[Records with modeling code]
_ _ _ _

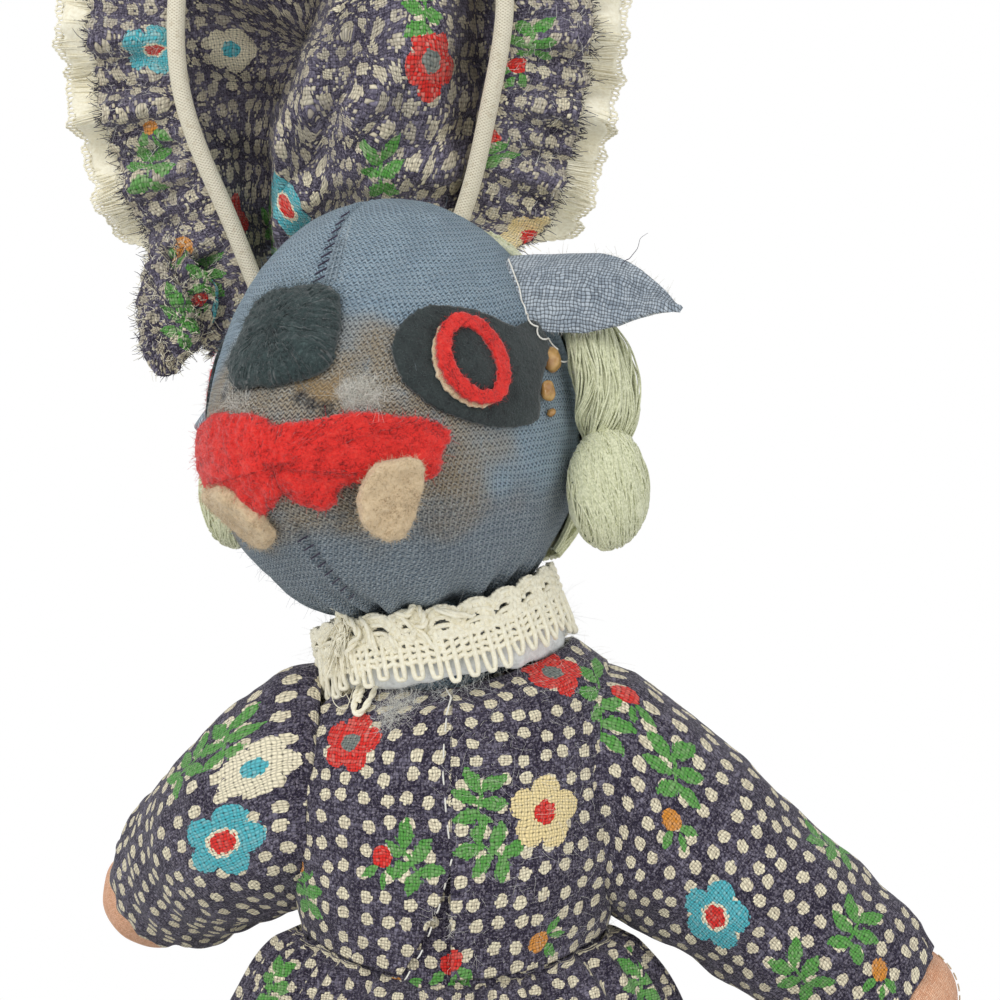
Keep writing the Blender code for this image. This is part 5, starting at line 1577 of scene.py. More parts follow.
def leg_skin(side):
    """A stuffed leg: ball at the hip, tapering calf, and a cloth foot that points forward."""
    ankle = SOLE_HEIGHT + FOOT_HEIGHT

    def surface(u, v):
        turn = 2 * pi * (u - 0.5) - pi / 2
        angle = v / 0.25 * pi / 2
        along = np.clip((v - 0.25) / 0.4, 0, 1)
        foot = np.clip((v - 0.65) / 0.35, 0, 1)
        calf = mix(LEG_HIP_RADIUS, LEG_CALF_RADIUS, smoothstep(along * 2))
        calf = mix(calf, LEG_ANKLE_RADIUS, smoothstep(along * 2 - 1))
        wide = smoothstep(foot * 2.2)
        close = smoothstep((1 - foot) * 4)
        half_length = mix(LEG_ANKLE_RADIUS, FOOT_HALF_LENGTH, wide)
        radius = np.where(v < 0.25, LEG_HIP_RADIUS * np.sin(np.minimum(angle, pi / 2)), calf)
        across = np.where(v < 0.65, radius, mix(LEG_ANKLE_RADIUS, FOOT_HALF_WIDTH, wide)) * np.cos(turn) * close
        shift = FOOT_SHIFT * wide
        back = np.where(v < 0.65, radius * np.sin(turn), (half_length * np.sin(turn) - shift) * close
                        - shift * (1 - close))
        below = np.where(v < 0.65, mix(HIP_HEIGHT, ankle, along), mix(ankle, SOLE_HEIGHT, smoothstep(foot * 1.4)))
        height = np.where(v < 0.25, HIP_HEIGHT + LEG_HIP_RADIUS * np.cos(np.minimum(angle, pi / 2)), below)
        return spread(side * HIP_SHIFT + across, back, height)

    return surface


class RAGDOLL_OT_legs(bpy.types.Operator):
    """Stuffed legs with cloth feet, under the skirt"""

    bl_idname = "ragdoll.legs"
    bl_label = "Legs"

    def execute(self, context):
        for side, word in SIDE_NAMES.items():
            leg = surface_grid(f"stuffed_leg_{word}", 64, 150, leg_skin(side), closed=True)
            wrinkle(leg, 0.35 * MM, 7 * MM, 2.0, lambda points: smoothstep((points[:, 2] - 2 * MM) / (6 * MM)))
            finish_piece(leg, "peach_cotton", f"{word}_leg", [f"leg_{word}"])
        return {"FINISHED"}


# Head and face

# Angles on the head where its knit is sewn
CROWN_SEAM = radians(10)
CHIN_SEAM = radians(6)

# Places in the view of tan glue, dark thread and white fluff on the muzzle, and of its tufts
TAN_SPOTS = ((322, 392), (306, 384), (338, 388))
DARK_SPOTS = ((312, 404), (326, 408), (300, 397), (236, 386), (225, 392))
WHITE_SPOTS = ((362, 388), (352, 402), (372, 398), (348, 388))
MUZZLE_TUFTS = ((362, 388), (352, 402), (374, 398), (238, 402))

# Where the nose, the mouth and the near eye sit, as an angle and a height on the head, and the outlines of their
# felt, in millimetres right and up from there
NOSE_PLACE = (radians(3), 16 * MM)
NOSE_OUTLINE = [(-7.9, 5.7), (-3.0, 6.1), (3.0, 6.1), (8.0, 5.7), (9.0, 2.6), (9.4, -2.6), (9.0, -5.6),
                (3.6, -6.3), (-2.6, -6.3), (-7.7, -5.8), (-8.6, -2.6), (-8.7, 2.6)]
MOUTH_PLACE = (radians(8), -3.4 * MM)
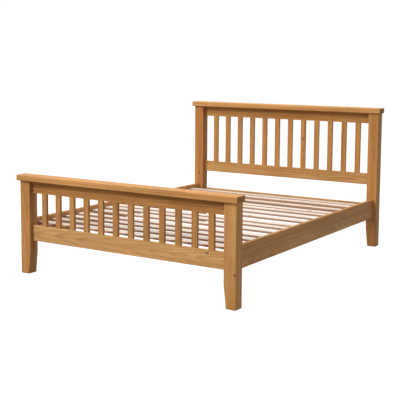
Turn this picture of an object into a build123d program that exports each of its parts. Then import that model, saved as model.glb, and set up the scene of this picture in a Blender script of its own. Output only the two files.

_ _ _ _

### WHAT TO DO
Restate word for word only the lines running from the beginning of the data to the line holding "# Head and face", both included.

### RESULT FOR THIS EXERCISE
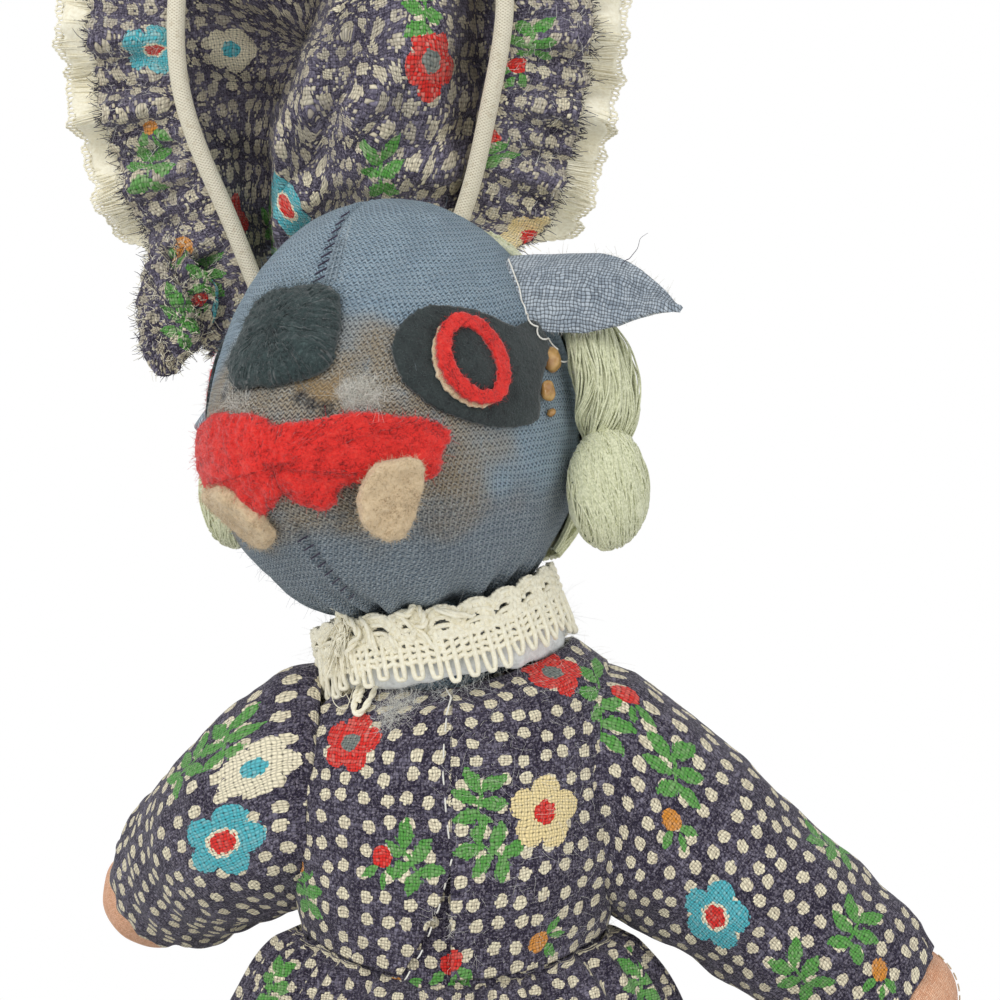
Keep writing the Blender code for this image. This is part 5, starting at line 1577 of scene.py. More parts follow.
def leg_skin(side):
    """A stuffed leg: ball at the hip, tapering calf, and a cloth foot that points forward."""
    ankle = SOLE_HEIGHT + FOOT_HEIGHT

    def surface(u, v):
        turn = 2 * pi * (u - 0.5) - pi / 2
        angle = v / 0.25 * pi / 2
        along = np.clip((v - 0.25) / 0.4, 0, 1)
        foot = np.clip((v - 0.65) / 0.35, 0, 1)
        calf = mix(LEG_HIP_RADIUS, LEG_CALF_RADIUS, smoothstep(along * 2))
        calf = mix(calf, LEG_ANKLE_RADIUS, smoothstep(along * 2 - 1))
        wide = smoothstep(foot * 2.2)
        close = smoothstep((1 - foot) * 4)
        half_length = mix(LEG_ANKLE_RADIUS, FOOT_HALF_LENGTH, wide)
        radius = np.where(v < 0.25, LEG_HIP_RADIUS * np.sin(np.minimum(angle, pi / 2)), calf)
        across = np.where(v < 0.65, radius, mix(LEG_ANKLE_RADIUS, FOOT_HALF_WIDTH, wide)) * np.cos(turn) * close
        shift = FOOT_SHIFT * wide
        back = np.where(v < 0.65, radius * np.sin(turn), (half_length * np.sin(turn) - shift) * close
                        - shift * (1 - close))
        below = np.where(v < 0.65, mix(HIP_HEIGHT, ankle, along), mix(ankle, SOLE_HEIGHT, smoothstep(foot * 1.4)))
        height = np.where(v < 0.25, HIP_HEIGHT + LEG_HIP_RADIUS * np.cos(np.minimum(angle, pi / 2)), below)
        return spread(side * HIP_SHIFT + across, back, height)

    return surface


class RAGDOLL_OT_legs(bpy.types.Operator):
    """Stuffed legs with cloth feet, under the skirt"""

    bl_idname = "ragdoll.legs"
    bl_label = "Legs"

    def execute(self, context):
        for side, word in SIDE_NAMES.items():
            leg = surface_grid(f"stuffed_leg_{word}", 64, 150, leg_skin(side), closed=True)
            wrinkle(leg, 0.35 * MM, 7 * MM, 2.0, lambda points: smoothstep((points[:, 2] - 2 * MM) / (6 * MM)))
            finish_piece(leg, "peach_cotton", f"{word}_leg", [f"leg_{word}"])
        return {"FINISHED"}


# Head and face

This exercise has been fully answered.